Po ciężkiej walce strażnica została zdobyta. Oprócz „Ponurego” poległo pięciu żołnierzy, ośmiu kolejnych zmarło od ran. Straty niemieckie wyniosły 36 zabitych oraz 14 wziętych do niewoli.
„Wieść o śmierci „Ponurego” rozeszła się po okolicy lotem błyskawicy. Dopiero wtedy przekonałem się, jak Jaś „Ponury” w czasie swego krótkiego pobytu na Kresach umiał zaskarbić sobie serca miejscowej ludności. Ludzie po wsiach płakali jak po stracie kogoś najbliższego” – wspominał „Jeleń”.

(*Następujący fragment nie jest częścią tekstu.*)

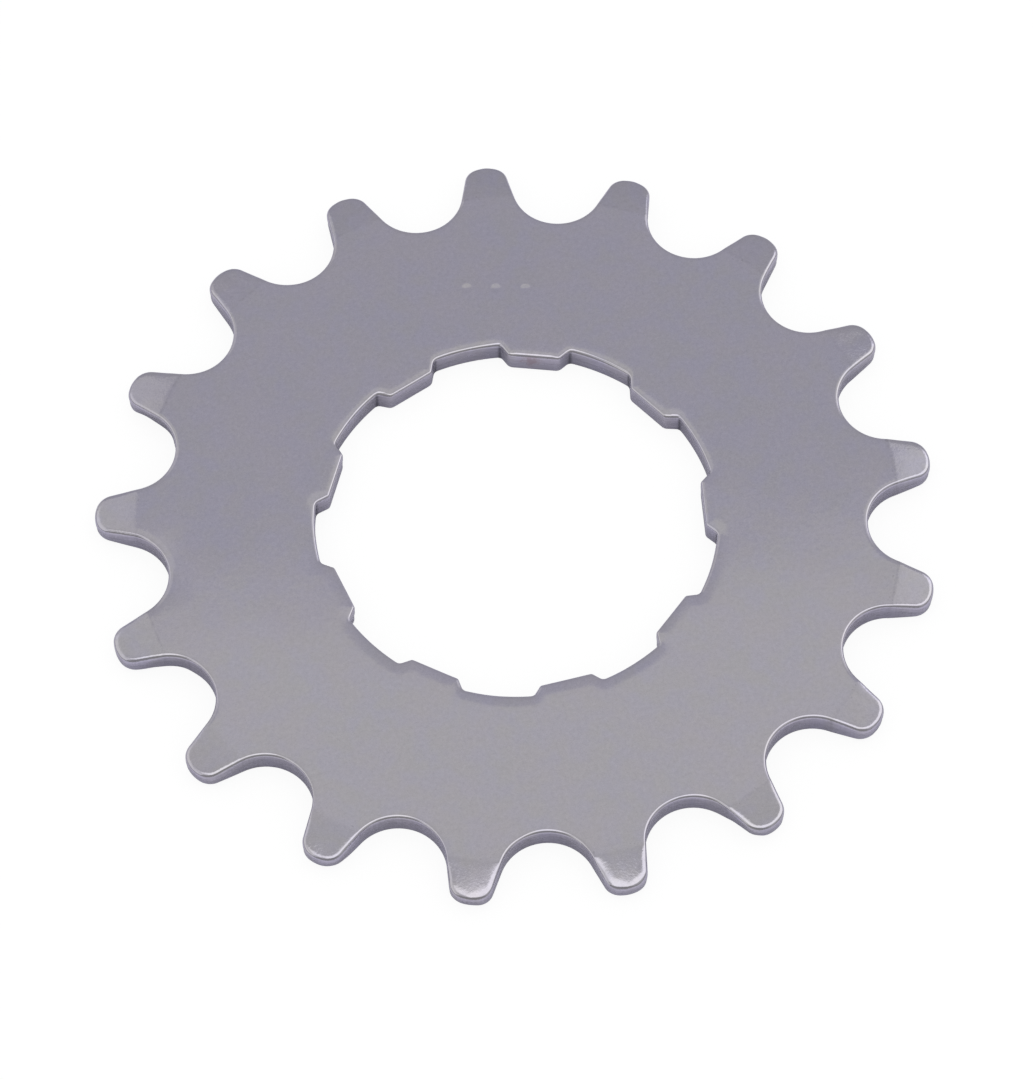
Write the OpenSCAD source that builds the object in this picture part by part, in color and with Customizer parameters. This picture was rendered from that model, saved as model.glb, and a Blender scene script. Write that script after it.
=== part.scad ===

„Ponury” został pochowany na wiejskim cmentarzu we wsi Wawiórka. – W 1988 roku, dzięki staraniom jego żołnierzy, prochy słynnego partyzanta zostały sprowadzone do kraju i spoczęły w krypcie klasztoru Cystersów w Wąchocku – podaje Nowicki. Minister obrony narodowej awansował pośmiertnie oficera do stopnia pułkownika, a prezydent nadał mu Krzyż Wielki Orderu Odrodzenia Polski.